§ INSTRUCTIONS FOR THE TASK
Return the first line, the line containing "target: The point that it faces.", and every line between them, exactly as they stand.

§ DATA EXTRACT
######
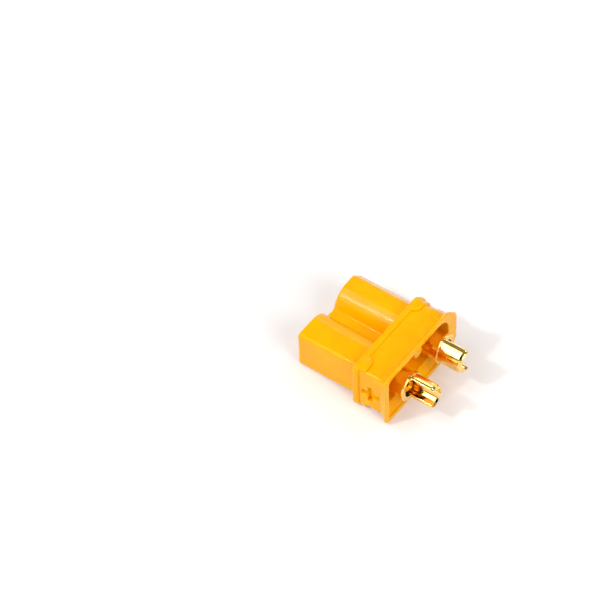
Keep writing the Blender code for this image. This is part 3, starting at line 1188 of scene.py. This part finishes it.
@dataclass(frozen=True)
class Panel:
    """A plain panel of the room that shows in reflections alone: place, size in metres and shade."""

    name: str
    direction: tuple[float, float, float]
    distance: float
    length: float
    depth: float
    shade: str

    def hang(self, target: Vector) -> bpy.types.Object:
        """Hangs the panel, facing a point. Reflections alone show it, and it throws no shadow.

        Args:
            target: The point that it faces.

        Returns:
            The panel's object.
        """
        shape = bmesh.new()
        bmesh.ops.create_grid(shape, x_segments=1, y_segments=1, size=0.5)
        bmesh.ops.scale(shape, vec=(self.length, self.depth, 1.0), verts=shape.verts)
        panel = object_from(self.name, shape)
        panel.matrix_world = hanging_place(self.direction, self.distance, target)
        material = empty_material(self.name + "_paint")
        paint = add_node(material.node_tree, "Emission", {"Color": linear(self.shade), "Strength": 1.0})
        add_node(material.node_tree, "OutputMaterial", links={"Surface": paint.outputs["Emission"]})
        panel.data.materials.append(material)
        for ray in ("camera", "diffuse", "transmission", "shadow"):
            setattr(panel, "visible_" + ray, False)
        return panel


@dataclass
class Studio:
    """Background paper, soft lamps and a plain bright room.

    The part rests on two lines, the barrels' lower front edge and the rim's lower edge. The paper
    passes through both, so it is tipped by a few degrees against the part's own axes.
    """

    front_rest: tuple[float, float] = (-6.2 * MM, 0.95 * MM)
    rear_rest: tuple[float, float] = (3.2 * MM, 0.0)
    clearance: float = 0.01 * MM
    paper_size: float = 3.0
    aim_height: float = 2.5 * MM
    room_light: float = 0.34
    lamps: tuple[StripLamp, ...] = (
        StripLamp("right_softbox", (0.462, -0.345, 0.87), 0.45, 0.5, 0.2, 3.05),
        StripLamp("right_flash", (0.55, -0.335, 0.76), 0.44, 0.03, 0.03, 165.0),
        StripLamp("left_softbox", (-0.74, -0.335, 0.583), 0.45, 0.12, 0.14, 2.3),
        StripLamp("left_flash", (-0.51, 0.20, 0.83), 0.44, 0.04, 0.04, 30.0),
        StripLamp("rear_softbox", (0.10, 0.85, 0.50), 0.45, 0.3, 0.3, 3.9),
    )
    panels: tuple[Panel, ...] = (
        Panel("grey_ceiling", (0.0, 0.0, 1.0), 0.6, 2.4, 2.4, "8E887A"),
        Panel("black_flag", (0.85, -0.335, 0.42), 0.44, 0.07, 0.24, "050505"),
        Panel("dark_camera_hood", (0.513, 0.24, 0.780), 0.26, 0.15, 0.13, "060504"),
    )

    def lay_paper(self) -> bpy.types.Object:
        """Lays the paper under the part.

        Returns:
            The paper's object.
        """
        shape = bmesh.new()
        bmesh.ops.create_grid(shape, x_segments=1, y_segments=1, size=self.paper_size / 2)
        paper = object_from("background_paper", shape)
        run = self.rear_rest[0] - self.front_rest[0]
        rise = self.rear_rest[1] - self.front_rest[1]
        tip = math.atan2(rise, run)
        paper.rotation_euler = (tip, 0.0, 0.0)
        height = self.rear_rest[1] - self.rear_rest[0] * math.tan(tip)
        paper.location = (0.0, 0.0, height - self.clearance)
        paper.data.materials.append(StudioPaper().material())
        return paper

    def light_room(self) -> None:
        """Fills the room with even light, and shows it plain white to the eye and in reflections."""
        world = bpy.data.worlds.new("white_room")
        bpy.context.scene.world = world
        world.use_nodes = True
        tree = world.node_tree
        tree.nodes.clear()
        lit = add_node(tree, "Background", {"Color": linear("FFFFFF"), "Strength": self.room_light})
        white = add_node(tree, "Background", {"Color": linear("FFFFFF"), "Strength": 1.0})
        mix = add_node(
            tree, "MixShader",
            links={0: seen_share(tree), 1: lit.outputs["Background"], 2: white.outputs["Background"]},
        )
        add_node(tree, "OutputWorld", links={"Surface": mix.outputs["Shader"]})

    def build(self) -> None:
        """Lays the paper, hangs lamps and panels, and lights the room."""
        self.lay_paper()
        middle = Vector((0.0, 0.0, self.aim_height))
        for piece in self.lamps + self.panels:
            piece.hang(middle)
        self.light_room()


@dataclass(frozen=True)
class Viewpoint:
    """The camera: its place in metres, its turn, and its lens in millimetres on a 36 mm wide sensor."""

    place: tuple[float, float, float] = (0.109899, 0.077496, 0.167326)
    turn: tuple[float, float, float, float] = (0.429685, 0.142721, 0.314579, 0.834291)
    lens: float = 150.0

    def build(self) -> bpy.types.Object:
        """Puts the camera up and makes it the scene's own.

        Returns:
            The camera's object.
        """
        data = bpy.data.cameras.new("viewpoint")
        data.sensor_width = 36.0
        data.lens = self.lens
        data.clip_start = 0.005
        data.clip_end = 20.0
        camera = bpy.data.objects.new("viewpoint", data)
        bpy.context.scene.collection.objects.link(camera)
        camera.location = self.place
        camera.rotation_mode = "QUATERNION"
        camera.rotation_quaternion = Quaternion(self.turn)
        bpy.context.scene.camera = camera
        return camera


def main() -> None:
    """Builds the camera, the pieces and the studio, and reports each one."""
    logging.basicConfig(level=logging.INFO, format="%(name)s: %(message)s")
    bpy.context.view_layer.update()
    bpy.context.scene.view_settings.view_transform = "Standard"
    Viewpoint().build()

    pieces = [Housing().build()]
    brass = GoldPlatedBrass().material()
    for polarity in Polarity:
        pieces.append(Contact(polarity).build(brass))
    for piece in pieces:
        LOG.info("%s: %d faces", piece.name, len(piece.data.polygons))

    Studio().build()


if __name__ == "__main__":
    main()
######
§ WRITTEN ANSWER
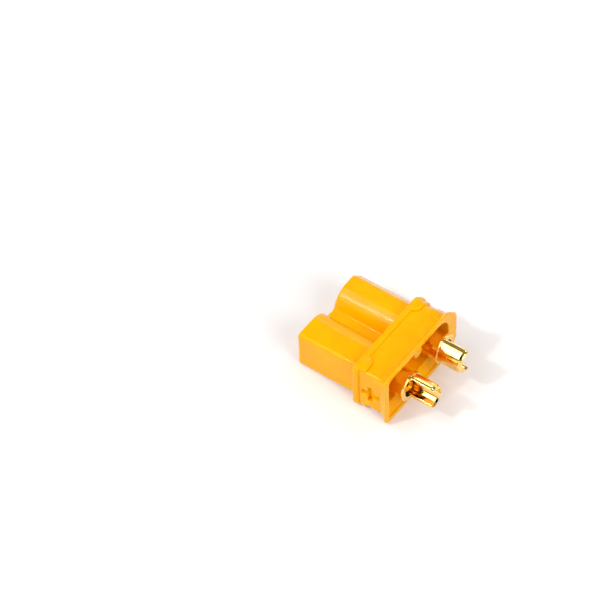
Keep writing the Blender code for this image. This is part 3, starting at line 1188 of scene.py. This part finishes it.
@dataclass(frozen=True)
class Panel:
    """A plain panel of the room that shows in reflections alone: place, size in metres and shade."""

    name: str
    direction: tuple[float, float, float]
    distance: float
    length: float
    depth: float
    shade: str

    def hang(self, target: Vector) -> bpy.types.Object:
        """Hangs the panel, facing a point. Reflections alone show it, and it throws no shadow.

        Args:
            target: The point that it faces.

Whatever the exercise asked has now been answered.